It doesn’t have to be ‘them and us‘. With the right type of engagement, it can be ‘us‘ all around. I’m seeing increased interest in the power of socially moderated and driven change models: harnessing the power of community to co-create and co-own the change.
Call it ‘sanctioned subversion‘. It allows a little of the anarchic into the formal organisational space. Creating communities of change who both shape the ideas and take responsibility for execution: recognising that change itself isn’t hard, it’s engagement and momentum that count.
The NHS Healthcare Radicals model is one of the strongest i’ve seen: an officially sanctioned community for change couched in fully social terms. The very language is social and provocative: you study to become a ‘radical‘, not a graduate. It’s a deliberate choice of words: it provides permission to think differently and to align yourself with dramatic change. Radicals don’t do things by halves.
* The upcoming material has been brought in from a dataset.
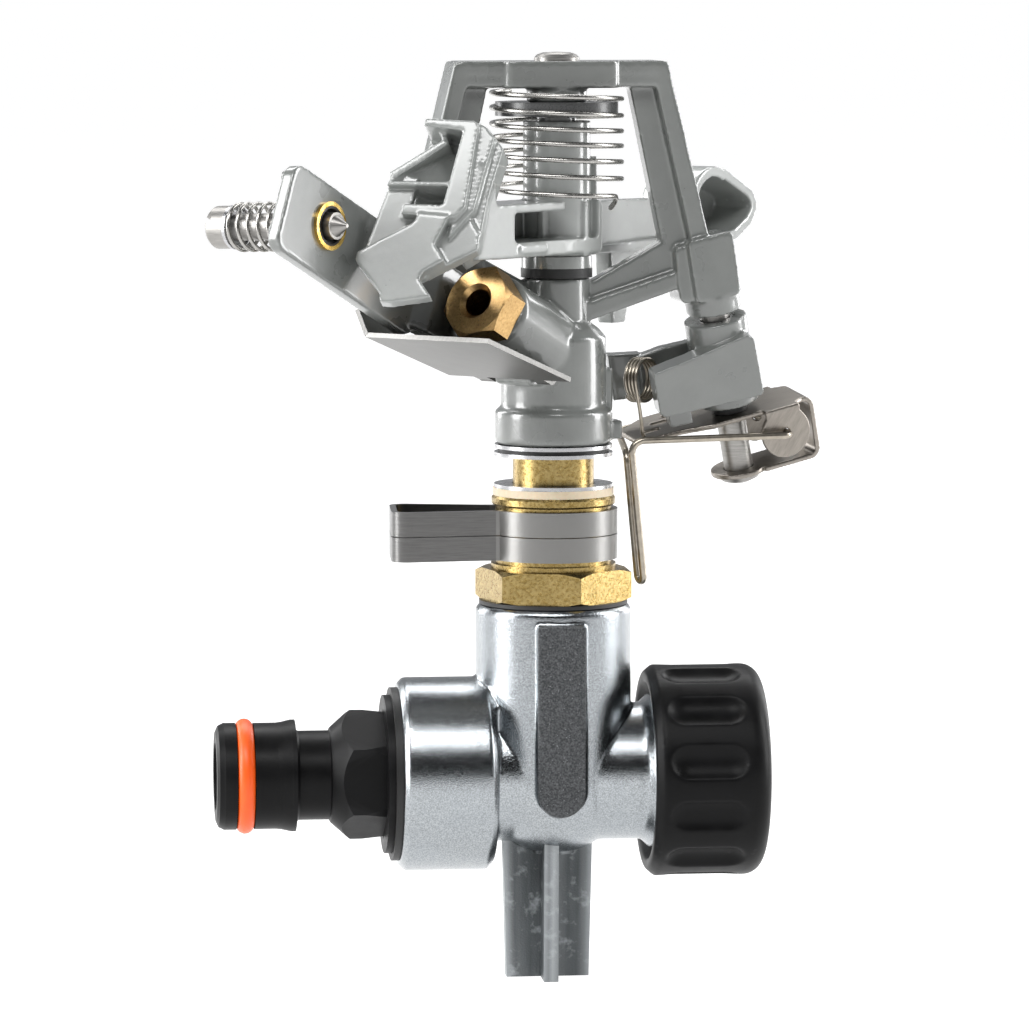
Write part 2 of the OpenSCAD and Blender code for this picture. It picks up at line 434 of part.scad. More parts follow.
// ---------- drive arm ----------
module drive_arm() {
    color([0.66, 0.67, 0.66]) difference() {
        union() {
            arm_f() {
                // hub tube with side ribs
                translate([0, 0, hub_bot]) cylinder(r = 5.36, h = 21.4, $fn = 64);
                xy_rrect(hub_bot, 111.6, -7.2, -2, 0, 3.2, 0.8);
                for (a = [10, 90]) rotate([0, 0, a]) translate([3.6, -0.6, hub_bot]) cube([2.3, 1.2, 8.6]);
                // lower box with a deep pocket, open in front and above
                difference() {
                    xz_rrect(-4.6, 6, -4.3, 96.5, 25, 104.9, 1);
                    translate([0, 7, 0]) rotate([90, 0, 0]) linear_extrude(10.2) {
                        rrect(4, 98.9, 19.5, 103.5, 1);
                        rrect(-3.1, 98.9, 6, 108, 1);
                    }
                }
                xz_rrect(5.9, 6.3, 11, 97.2, 18.4, 98.4, 0.5);
                // link to the head of the arm
                xz_plate(3.4, 6, [[20, 96.6], [29, 96.6], [30, 100], [28, 112], [25.5, 112], [24, 104.8], [20, 104.8]]);
                // tail: web and flanges
                xz_plate(0.4, 2.4, [[-4, 96], [-4, 104.6], [-32, 104.2], [-32, 97]]);
                xz_plate(-1.6, 4.4, [[-4, 96], [-4, 97.4], [-33, 98.2], [-33, 96.6]]);
                // finger reaching down to the pawl
                xz_plate(-0.2, 2.8, [[-10.8, 97], [-21, 97.6], [-17.3, 92], [-15.2, 84.6], [-11.6, 84.6], [-11.2, 92]]);
                // counterweight
                translate([0, 5, 0]) rotate([90, 0, 0]) linear_extrude(10) {
                    translate([-37.6, 102.4]) circle(r = 6.7, $fn = 64);
                    polygon([[-40.5, 96.3], [-44.2, 96.9], [-48.5, 99.2], [-50.3, 101.7], [-50.3, 103], [-48.9, 104.8], [-41, 108.6], [-37.6, 102.4]]);
                }
            }
            vane_f() {
                // lower face with its foot
                yz_plate(-1, 1.6, [[-8.8, -1.2], [-8.7, -2.6], [-3.6, -7], [-3.2, -8.4], [-1.6, -8.2], [4.4, -6], [1.8, -3.5],
                    [2.1, -2.3], [4.9, 0.2], [2.7, 2.5], [3.8, 7.3], [-0.9, 6.8], [-1.5, 5.2]]);
                // left skin behind it and facet to the right
                yz_plate(-2.6, -0.9, [[-8.5, -1.6], [-7.1, 13.2], [-3, 13.2], [-3, 6.6], [2.4, 6.6], [2.4, -2.4], [-3, -6.4]]);
                yz_plate(-3.6, -0.9, [[2, -2.3], [9, 3.6], [8.6, 6.2], [5.8, 9.2], [2, 7.4]]);
                // channel with front rim and back wall
                difference() {
                    yz_plate(-6.2, 1.4, [[-3.9, 20.9], [-3.9, 22.2], [3.8, 23.3], [4.5, 22.6], [5.8, 9.2], [4.6, 7.2], [-3.7, 6.2], [-3.7, 7.6]]);
                    yz_plate(-5.2, 2, [[-6, 20.8], [2.3, 21.4], [2.3, 8.95], [-6, 7.5]]);
                }
                // shelf
                yz_plate(-5.6, 0.6, [[-7.3, 10.5], [4.5, 12.8], [4.5, 13.6], [-7.2, 11.3]]);
                // slanting edge of the wing with its skin falling back
                yz_plate(-5.4, 0, [[-7.6, 12.9], [-3.6, 16.9], [-0.6, 19.9], [0.3, 19.3], [-2.7, 15.9], [-6.6, 12]]);
                yz_plate(-5.4, -0.8, [[-1.9, 21.4], [-0.9, 21.4], [0.3, 19.4], [-0.6, 19.2]]);
                intersection() {
                    yz_plate(-6, 0, [[-7.3, 10.6], [-7.3, 13.2], [-3, 16.8], [-0.4, 19.4], [1, 19.4], [1, 11.8]]);
                    translate([0, 0, 10]) linear_extrude(10) polygon([[0, -7.8], [-1.2, -7.8], [-6, -0.6], [-6, 1], [-5.1, 1], [0, -6.6]]);
                }
                // side wall: raised band beside the rim, then the round back
                yz_plate(-7.5, 0.2, [[3.4, 23.6], [5.2, 23.2], [7.2, 21.6], [7, 16], [7, 9.4], [6, 7.6], [4.2, 4]]);
                yz_plate(-7.5, -1.5, [[3.6, 24.2], [5.5, 23.4], [8.6, 20.7], [8.4, 16], [8.3, 12], [8.8, 4.2], [6.6, 2], [4.2, 4]]);
            }
        }
        // bore of the hub
        arm_f() translate([0, 0, 90]) cylinder(r = 3.22, h = 40, $fn = 64);
        // hollow of the counterweight
        arm_f() translate([0, 6, 0]) rotate([90, 0, 0]) linear_extrude(8.4) {
            translate([-37.6, 102.4]) circle(r = 5, $fn = 64);
            polygon([[-40.3, 98], [-43.6, 98.5], [-47.2, 100.4], [-48.6, 102], [-48.4, 103], [-47.4, 103.9], [-40.6, 106.9], [-37.6, 102.4]]);
        }
        // small hole beside the channel
        vane_f() yz_plate(-4, 2.6, [[-2.9, 5.7], [-1.7, 5], [-2.6, 4.3]]);
    }
}
module arm_bushing() {
    color([0.6, 0.6, 0.6]) arm_f() difference() {
        union() {
            translate([0, 0, 94.05]) cylinder(r = 5.6, h = 1.9, $fn = 64);
            translate([0, 0, 95.9]) cylinder(r = 3.2, h = 22, $fn = 64);
        }
        translate([0, 0, 93]) cylinder(r = 2.05, h = 30, $fn = 48);
    }
}

// ---------- reversing gear ----------
module trip_pin() {
    color([0.6, 0.6, 0.6]) trip_f() {
        translate([0, 0, -26.7]) cylinder(r = 2.35, h = 35.2, $fn = 48);
        translate([0, 0, -28.2]) rotate_extrude($fn = 48) polygon([[0, 0], [1.8, 0], [3.1, 0.6], [3.5, 1.5], [0, 1.5]]);
    }
}
module pawl() {
    color([0.6, 0.61, 0.605]) trip_f() difference() {
        union() {
            translate([0, 0, -14.6]) cylinder(r = 5.05, h = 14.2, $fn = 64);
            // front lever
            xz_plate(-6.6, -2.6, [[-12.6, -5.3], [-6.9, -4.4], [3.4, -2.4], [4.4, -3.4], [4.6, -12.4], [4, -12.9], [-12, -12.9], [-12.7, -12.2], [-12.8, -6]]);
            // rear finger
            xz_plate(3.4, 5.6, [[0, -4.6], [-8.6, -4.6], [-13, -5.2], [-13, -12.3], [0, -12.6]]);
            xz_plate(4.4, 6.6, [[-12, -5], [-17.4, -4.1], [-17.7, -11.8], [-12, -12.2]]);
            // stop lug
            xz_plate(-5.4, -2.8, [[-11.2, -12.8], [-11.2, -15.2], [-7.4, -15.2], [-7.4, -12.8]]);
        }
        translate([0, 0, -20]) cylinder(r = 2.42, h = 30, $fn = 48);
    }
}
module pawl_bush() { color([0.06, 0.06, 0.06]) trip_f() translate([0, 0, -16.05]) ring(3, 2.42, 1.43); }

module trip_plate() {
    color([0.72, 0.71, 0.69]) plate_f() difference() {
        union() {
            // upper leaf
            translate([0, 0, -16.9]) linear_extrude(0.8) {
                polygon([[-17.6, -1.6], [-16.2, -3], [-10, -3.4], [-5, -5], [3, -5], [8, -5.8], [11, -4.2], [11, 4.2], [8, 5.4],
                    [3, 4.8], [-3, 5.4], [-8, 8.2], [-12, 8.2], [-17.6, 5]]);
            }
            // end web and lower leaf
            translate([0, 4.2, 0]) rotate([90, 0, 0]) linear_extrude(8.4) difference() {
                rrect(0, -26.65, 12.9, -16.1, 1.8);
                rrect(-3, -25.85, 12.1, -16.9, 1);
                translate([-1, -30]) square([4, 20]);
            }
            translate([0, 0, -26.65]) linear_extrude(0.8) {
                circle(r = 4.6);
                polygon([[0, -3.4], [11, -4.2], [11, 4.2], [0, 3.4]]);
            }
            // ears
            for (y = [-6.4, 5.2]) translate([6.6, y + 0.8, -20.3]) rotate([90, 0, 0]) linear_extrude(0.8) {
                circle(r = 4.2, $fn = 48);
                translate([-3, 0]) square([6, 4.2]);
            }
            translate([3.6, -6.4, -16.9]) cube([6, 3, 0.8]);
            translate([3.6, 3, -16.9]) cube([6, 3, 0.8]);
        }
        translate([0, 0, -30]) cylinder(r = 2.42, h = 20, $fn = 48);
        translate([6.6, 10, -20.3]) rotate([90, 0, 0]) cylinder(r = 0.66, h = 20, $fn = 24);
        // slots of the left end
        for (p = [[-15.4, 0.6], [-12.6, 3.4], [-9.8, 5.4]]) translate([p[0], p[1], -18]) xy_rrect(0, 3, 0, -0.6, 3.2, 0.6, 0.55);
    }
}

// hairpin trip wire with both ends in the ears
module trip_wire() {
    color([0.7, 0.66, 0.58]) plate_f() wire(rounded([[6.6, -5.0, -20.3], [6.6, -8.5, -20.3], [-19.3, -4.5, -15.1], [-22.3, -7.9, -37.6],
        [-22.5, -5.8, -37.6], [-19.6, -2.4, -17.6], [-15.6, 11.0, -17.9], [6.6, 8.0, -20.3], [6.6, 4.6, -20.3]],
        [0, 1.2, 2, 1.04, 1.04, 2, 3, 1.2, 0], 3), 0.57, [1, 0, 0], 8);
}

module trip_spring() {
    color([0.72, 0.68, 0.6]) trip_f() translate([-14.5, 0.7, -7.8]) rotate([0, 0, 43]) rotate([90, 0, 0])
        coil(3.4, 0.3, 3.75, 0.66, 1, 0.25, 5);
}

base_casting();
ground_spike();
hose_nipple();
nipple_oring();
nipple_washer();
bearing_nipple();
nipple_seal();
nylon_washer();
steel_washer_lower();
end_cap();
end_cap_seal();
collar_upper();
collar_lower();
head_body();
bearing_tube();
tube_seal();
steel_washers_upper();
dust_seal();
fulcrum_pin();
nozzle();
spring_seat();
arm_spring();
hub_washer();
diffuser_bush();
diffuser_screw();
diffuser_washer();
diffuser_spring();
flap_pin();
deflector_flap();
drive_arm();
arm_bushing();
trip_pin();
pawl();
pawl_bush();
trip_plate();
trip_wire();
trip_spring();
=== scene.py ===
import json
import math

import bmesh
import bpy
import numpy as np
from mathutils import Matrix, Vector


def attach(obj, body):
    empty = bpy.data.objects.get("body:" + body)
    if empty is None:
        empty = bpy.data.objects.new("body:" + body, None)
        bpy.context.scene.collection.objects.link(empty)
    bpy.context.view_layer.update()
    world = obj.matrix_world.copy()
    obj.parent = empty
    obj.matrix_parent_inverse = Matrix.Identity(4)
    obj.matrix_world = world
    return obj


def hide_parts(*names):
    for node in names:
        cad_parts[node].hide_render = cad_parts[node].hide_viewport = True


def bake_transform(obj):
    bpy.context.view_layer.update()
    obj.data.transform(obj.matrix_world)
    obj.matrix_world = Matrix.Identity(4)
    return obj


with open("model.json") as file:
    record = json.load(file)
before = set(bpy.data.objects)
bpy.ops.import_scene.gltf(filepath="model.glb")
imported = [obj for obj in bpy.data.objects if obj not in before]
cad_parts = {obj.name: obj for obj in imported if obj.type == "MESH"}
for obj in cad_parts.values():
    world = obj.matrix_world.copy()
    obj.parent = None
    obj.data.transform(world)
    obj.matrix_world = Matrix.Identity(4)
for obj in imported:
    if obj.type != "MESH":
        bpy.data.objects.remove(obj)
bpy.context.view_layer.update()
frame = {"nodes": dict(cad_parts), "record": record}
nodes = frame["nodes"]
scene = bpy.context.scene
MM = 0.001

body_of = {}
for body_name, names in frame["record"]["behaviour"]["bodies"].items():
    for n in names:
        body_of[n] = body_name

# ---------------------------------------------------------------- camera
RIGHT = Vector((math.cos(math.radians(6)), -math.sin(math.radians(6)), 0))
FWD = Vector((0.10399, 0.98943, -0.10106)).normalized()
UP = RIGHT.cross(FWD).normalized()
cam_data = bpy.data.cameras.new("camera")
cam_data.sensor_width = 36
cam_data.sensor_fit = "HORIZONTAL"
cam_data.lens = 5500 / 1029 * 36
cam_data.clip_start = 0.01
cam_data.clip_end = 400
cam = bpy.data.objects.new("camera", cam_data)
scene.collection.objects.link(cam)
cam.matrix_world = Matrix((
    (RIGHT.x, UP.x, -FWD.x, -0.09768),
    (RIGHT.y, UP.y, -FWD.y, -0.87005),
    (RIGHT.z, UP.z, -FWD.z, 0.14343),
    (0, 0, 0, 1)))
scene.camera = cam


# ---------------------------------------------------------------- frames (same as the solids)
def rz(a):
    return Matrix.Rotation(math.radians(a), 4, "Z")


def ry(a):
    return Matrix.Rotation(math.radians(a), 4, "Y")


def rx(a):
    return Matrix.Rotation(math.radians(a), 4, "X")


def tr(x, y, z):
    return Matrix.Translation((x, y, z))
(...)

NHS Change day, which occurs in different healthcare systems globally now, is a focal point for change, but the Radicals have a wider remit than one day a year: the movement creates an impetus for introspection (of both ourselves and the systems we inhabit) and provokes momentum.
Momentum is one of the hardest aspects of change: you can easily create disturbance, but like ripples on the water, it soon fades away. True change requires momentum over time, and that can only be generated from within the community, not input from outside. It’s socially created and socially moderated, so almost by definition, it requires engagement from the community. The Healthcare Radicals model achieves this by recognising and amplifying individual momentum. By creating transparency, it builds individual reputation as well as the reputation of the change idea itself.
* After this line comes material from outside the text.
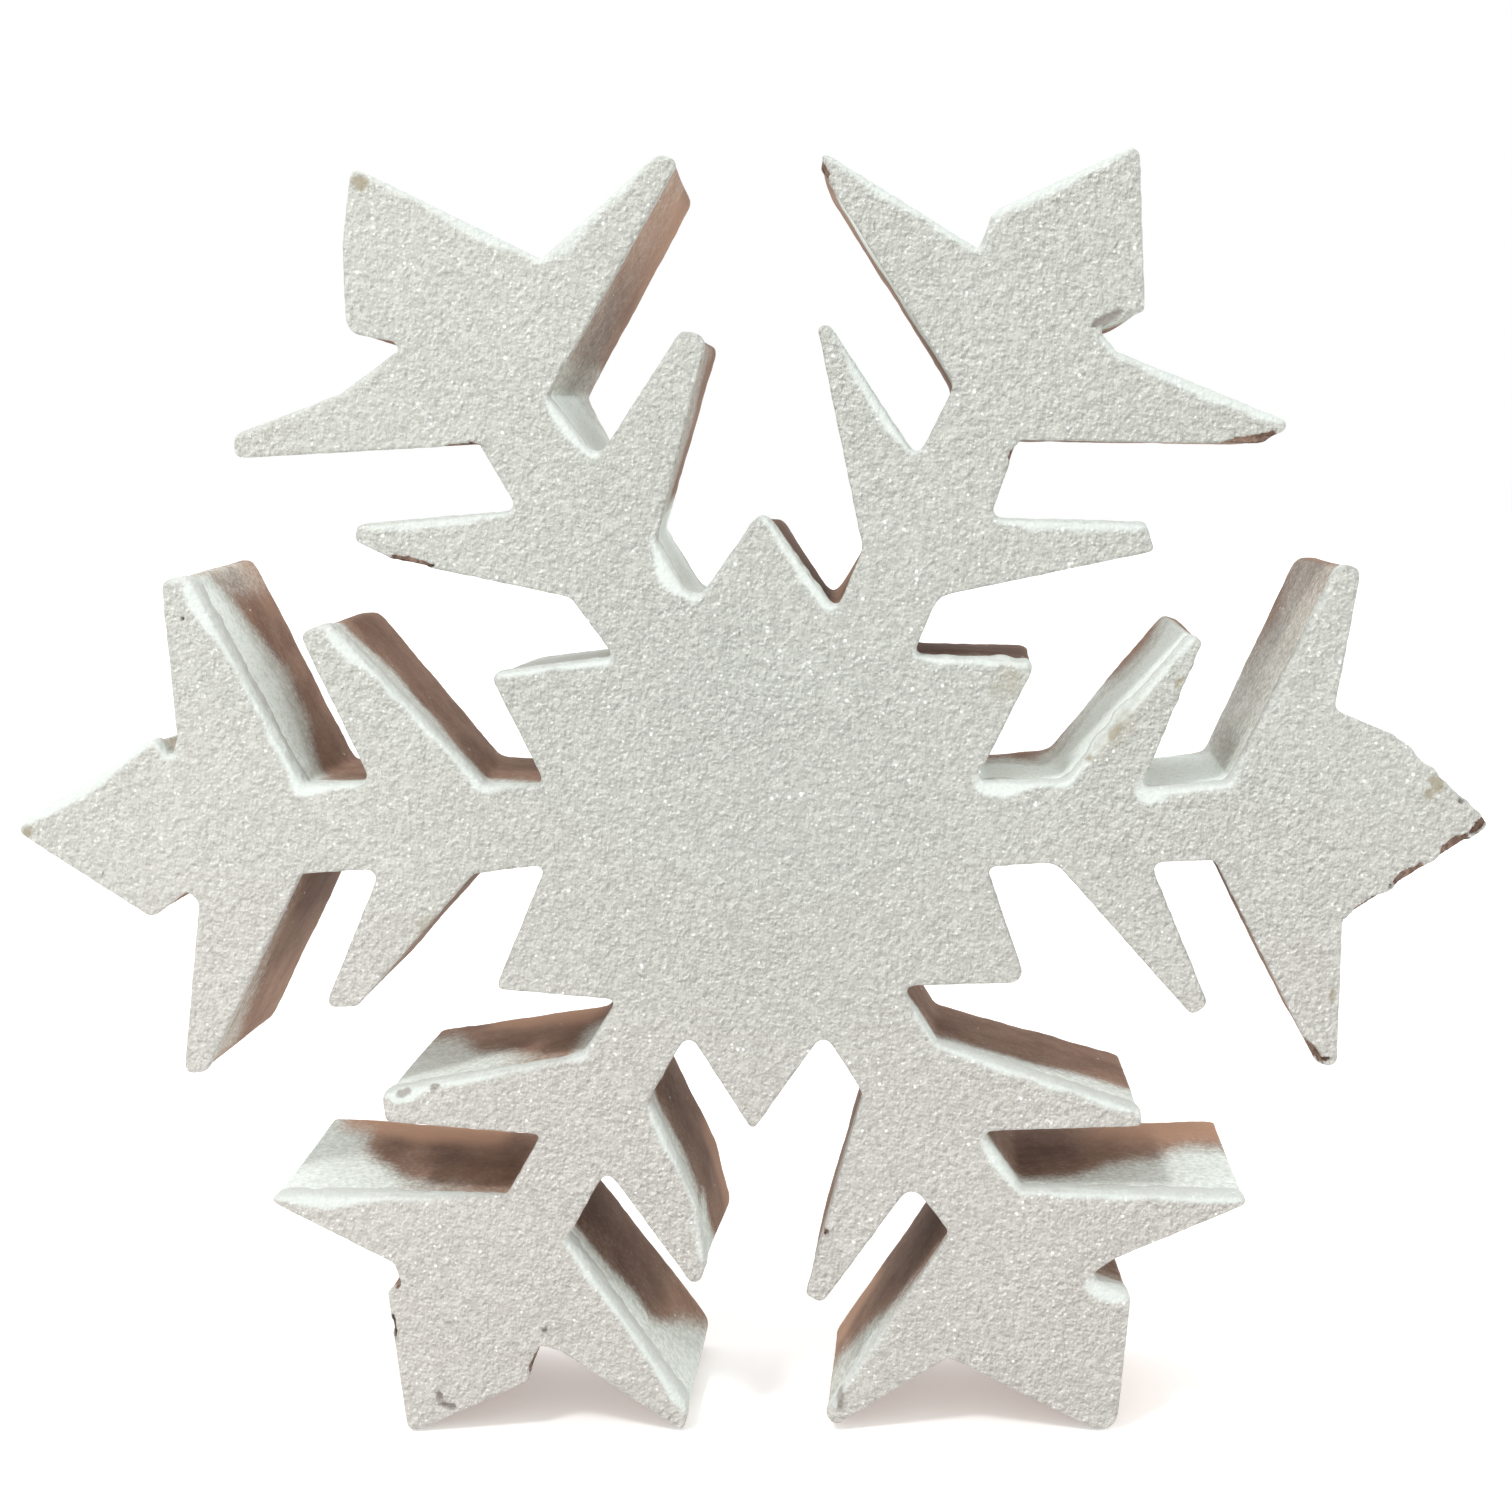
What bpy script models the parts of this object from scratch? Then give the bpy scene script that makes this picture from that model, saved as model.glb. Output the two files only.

Crucially, it’s change within a framework, but without a set agenda. It’s a methodology with a devolved roadmap. Change is desired and required, but the micro details of the change are defined and owned by the community, which makes sense because it’s the community that holds the best knowledge at this level and which ultimately has to make the change happen.
The role of the organisation is not necessarily to define the change (although it may define the parameters, such as cost or efficiency). The role of the organisation in a socially moderated change model is to facilitate the change.
We all have our reputation within communities: it’s forged on our behaviour and actions over time. Any formal system that recognises social reputation is onto a winner: it means we are rewarding people for the value they add as recognised by the community itself.
In a social model, the challenge for the organisation is to grant permission to think differently: create the space for disturbance, not the disturbance itself.
I’m starting to evolve a model for this type of social change: think of it as finding the keys to unlock momentum within the organisation.
I’m focussing on four key dimensions: permission, pathways, reinforcement and recognition. Within each are key catalysts: amplification, mechanism, narrative and reward.
Permission is about creating space to think differently: amplification enables this by providing social reinforcement and volume to good ideas.
Pathway is about channeling individually created momentum into aligned community efforts. It’s about facilitating technologies and appropriate models of moderation and control. It’s easy to kill change at this stage if we get it wrong.
Reinforcement is where we start to put organisational muscle behind socially created and moderated change. It’s where the amplification really starts to bite and where the roadmap emerges. At this stage, it’s all about stories and narrative.
Recognition means calling out success as well as failure: it’s driven out of storytelling and personal narratives of change. It also includes reward, but recognising that money may not be the primary driver: reputation counts in the Social Age.
Change is not about pushing from the top down: partly because whilst the view from the top is great, it misses the granularity of detail from the floor, but also because true change has to be co-created and co-owned.
Don’t mistake co-ownership for diluted change: think of it as more effective. You still get your say, but you benefit from the wisdom of the community. If we think there is no wisdom in the community, we’re reverting to a ‘them and us‘ mindset, where we ‘do‘ change to people. That’s ok, if you’re ok alienating your community. And bearing in mind that ‘community‘ sits at the heart of the Social Age, that may not be so smart.